La petite chronique de Reynald

Le 11 décembre 2024

Portière : 

« Chaque cycliste, même débutant, sait qu’à un moment où à un autre de sa vie, il aura rendez-vous avec une portière de voiture » (Paul Fournel, Besoin de vélo).

Remco Evenepoel vient d’en faire l’amère expérience, lors d’une sortie d’entrainement :

Le double champion olympique aux Jeux de Paris (course sur route, contre-la-montre) a heurté la portière d’un véhicule postal garé sur le côté de la route, indique le quotidien Het Nieuwsblad. Le facteur aurait brusquement ouvert la portière de sa voiture au passage du coureur. Sous la violence du choc, le cadre du vélo doré d’Evenepoel s’est brisé en deux, comme le montre une photo publiée par le journal belge. La victime a subi une triple fracture (main, côte, omoplate).

Voici la suite du texte de Paul Fournel, lu lors de la soirée de fin d’année des VVV :

Chaque cycliste, même débutant, sait qu’à un moment ou à un autre de sa vie il aura rendez-vous avec une portière de voiture.

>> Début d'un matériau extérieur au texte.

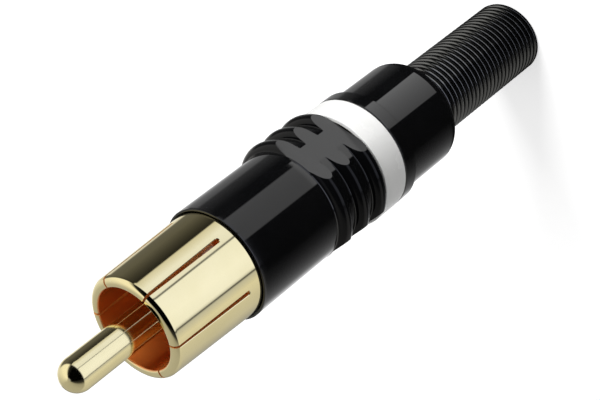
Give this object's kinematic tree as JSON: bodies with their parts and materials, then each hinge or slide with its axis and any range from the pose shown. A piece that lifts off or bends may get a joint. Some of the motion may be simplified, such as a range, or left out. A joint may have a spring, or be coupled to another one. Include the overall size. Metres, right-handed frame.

Elle peut s’ouvrir devant lui à chaque instant, du côté droit, du côté gauche, au moment où il s’y attend le moins, au détour d’une rue, à la croisée de deux chemins, au beau milieu d’une ligne droite déserte.

Comme cycliste urbain, j’en ai une collection complète à présenter : portière droite, portière gauche, portière haute de camion, portière basse de cabriolet, toutes servies avec leur cortège de réactions, depuis le rarissime « Excusez-moi » jusqu’au « T’avais qu’à faire gaffe », en passant par le pittoresque «Vous avez écaillé ma peinture ». A vitesse raisonnable cela se solde par une fracture du doigt, un traumatisme de l’épaule, une migraine tenace, un grand écart dangereux sur la chaussée encombrée.

J’ai eu l’honneur de débuter très jeune dans cette discipline et j’ai obtenu ma première portière au tout début de ma carrière. Je revenais d’une minime promenade avec mes cousins et roulais sagement à droite comme on m’avait enseigné à le faire. Nous rentrions vivement puisqu’il était déjà l’heure de l’apéritif. 

La portière s’ouvrit devant moi sans l’ombre d’un scrupule. Mon vélo resta de ce côté-ci et je m’envolai par-dessus, d’un gros bloc – à l’époque, je n’utilisais pas encore de cale-pieds. J’atterris sans douceur de l’autre côté, la tête la première dans le gravillon. La moitié de mon visage était grêlée de petits cailloux sales. Je pouvais sentir mes lèvres et mon arcade sourcilière gonfler. J’étais borgne et muet. Ma propre mère pourrait-elle me reconnaître ?

La dame qui m’avait fait cette surprise, considérant mon jeune âge, était fort embarrassée. Elle me prit dans ses bras, me porta dans son jardin en essayant d’inventer toutes les solutions imaginaires pour effacer ce vilain moment de nos deux existences, Elle désirait surtout s’assurer que je n’avais rien de cassé et semblait vouloir compter mes os un à un. « Je ne l’ai pas fait exprès », m’assurait-elle, ce dont j’étais parfaitement convaincu puisque je connaissais déjà mille manières plus efficaces de tuer son petit prochain. Je la trouvais brouillonne et commençai à attendre ma maman avec quelque impatience. C’est alors que la dame eut l’idée géniale de m’apporter un grand verre de Martini pour me remonter. Je le bus cul sec et pris, immédiatement après ma première portière, ma première cuite. La dame se penchait sur ma tête enflée et, comme elle avait de grosses joues, j’avais envie de la gifler. J’étais parfaitement saoul, parfaitement amoché, parfaitement violent et mon seul désir était de remonter sur mon vélo.